Diet fads are everywhere and more than often they do more harm than good.
Diets plans tend to be strict, restrictive, expensive, short-lived, and (when unsuccessful) discouraging.
The most common reason to diet is weight-loss, although it might progress into a medical necessity. While many diets are indeed successful, these results tend to be short-lived and at the expense of your metabolism. Here are a few reasons why you should not diet:
The Mentality of Diets:
The very mentality of “going” on a diet hints at the idea that it will be for a limited time. Healthy eating should not be something that one does“sometimes”; it should be a lifestyle.
The idea of going on a diet leads people to think that they can go back and forth between unhealthy diets and dieting. More than often, these types of dieting behaviors leads to more weight-gain rather than weight-loss.
Deciding to eat healthy only sometimes is not good for health. If one concentrates on incorporating healthy foods and eating habits, the body will gradually adapt to this new lifestyle.

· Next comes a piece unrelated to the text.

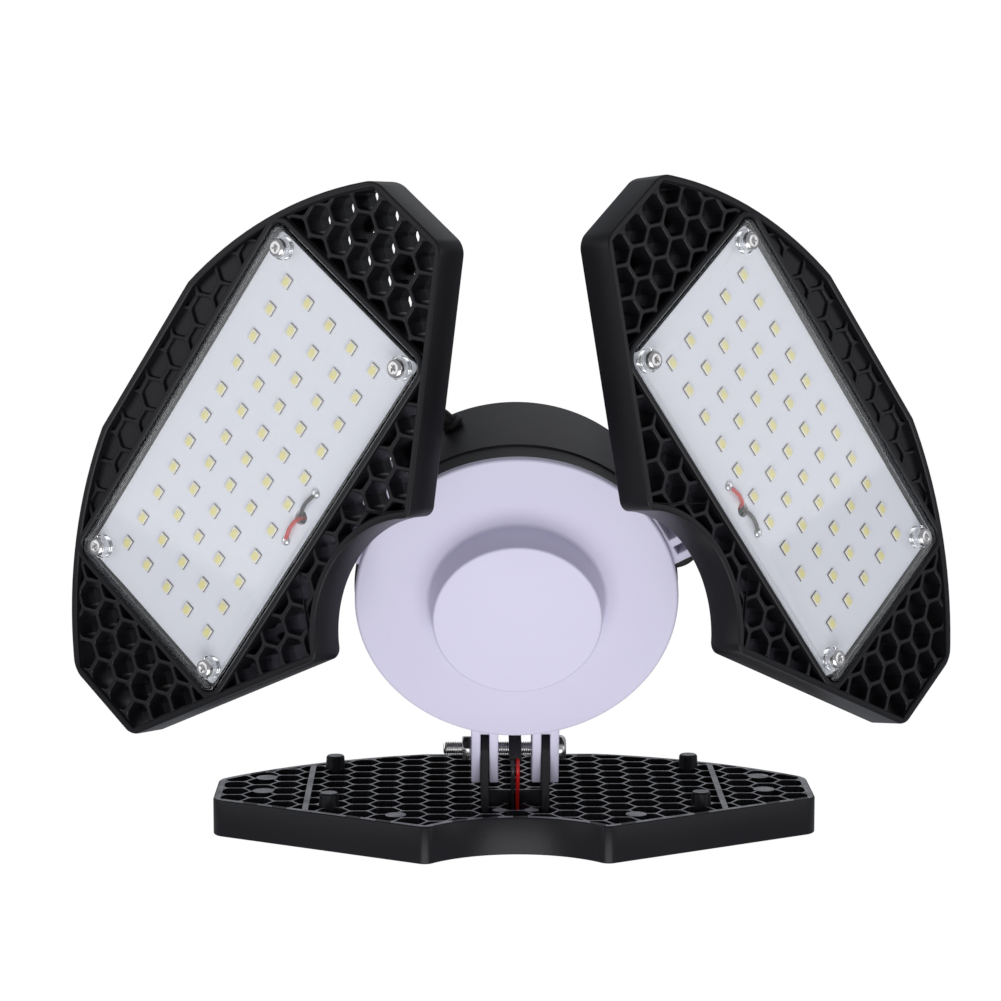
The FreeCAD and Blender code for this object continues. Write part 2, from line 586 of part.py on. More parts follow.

When one diets, there is likely a list of what to eat, what not to eat, and when to eat it. Many diets are based on this type of restriction—cutting out certain foods from our diet (usually fats and carbs). When one does this, one becomes more likely to break the diet and become discouraged. Why?
It is only common sense that one will get tired of eating the same foods and will want to eat comfort foods (many of which have cultural or family ties). Restrictive diets, therefore, can be very stressful and counterintuitive when it comes to health.
Insults to Metabolism:
When metabolism is not presented with proper quantities of nutrients (a metabolic insult) it adapts to function under these new adverse conditions. For example, periods of starvation may be followed by periods of caloric hoarding once food is reintroduced.
Furthermore, changes in metabolism in response to metabolic insults may increase the risk for future health problems and make it harder to maintain a healthy weight. Unless recommended by a medical doctor or dietitian, one should not consider completely avoiding specific nutrients, as this can be an insult to metabolism. A better option is to consume healthy versions of nutrients and in a controlled fashion.
One Recipe is Not for Everyone:
We all have different bodies, making our metabolism very complex. A number of factors including genetics, activity levels, moods, sleep, age, metabolic disorders, daily nutrition, and the environment affect our metabolism. The point here is that there is no way that one dietary plan will be the same for everyone—similar but not the same.
This highlights how diet plans work for some, but not for everyone. A better option is to make healthy dietary choices that resonate with your body, likes and dislikes, cultural background, and schedule—these are much easier to keep.
The Blame Game:
The idea that diets work leaves many looking for somebody to blame when it doesn’t. Often, we blame ourselves. Big health corporations, salesmen, media, and diet quacks, all benefit from this blame and desperation. After all, if it worked for everybody else and not for you, then it must be you.
This leaves people feeling insecure, frustrated, and more importantly, vulnerable to the next diet fad that promises results. Failure to lose and maintain weight can contribute to a state of depression, social isolation, and shame.
Rather than dieting, try to engage in a healthy lifestyle that fits your body, schedule, energy demands, culture, likes and dislikes. But how can one do this?
- Educate yourself on foods you eat. Learn if the foods you frequent are good or harmful, then act appropriately (after all, we have our best self-interests in mind).
- Find reliable sources. Make sure that whoever you are getting your nutrition advice from doesn’t sensationalize a specific product or service. Rather, that they aim to teach you about health, how to eat, and common misconceptions on weight-loss.
- Build healthy habits. We engage in habitual behavior by default. If we focus on keeping a healthy habit—like jogging in the morning—rather than on weight itself, we get results that are easy to maintain and long-lasting.
- Focus on food, not on rules. Eating healthy and maintaining a healthy weight is a lifelong process. Instead of learning to follow other people’s rules and advice on diet, learn to do it yourself by getting to know your body.
Building a healthy diet plan can be difficult at first but luckily there are many who can help. Working with others has been shown to give better, long-lasting results when it comes to weight-loss. This can be a nutrition consultant that is monitoring progress, a personal trainer, and even a friend.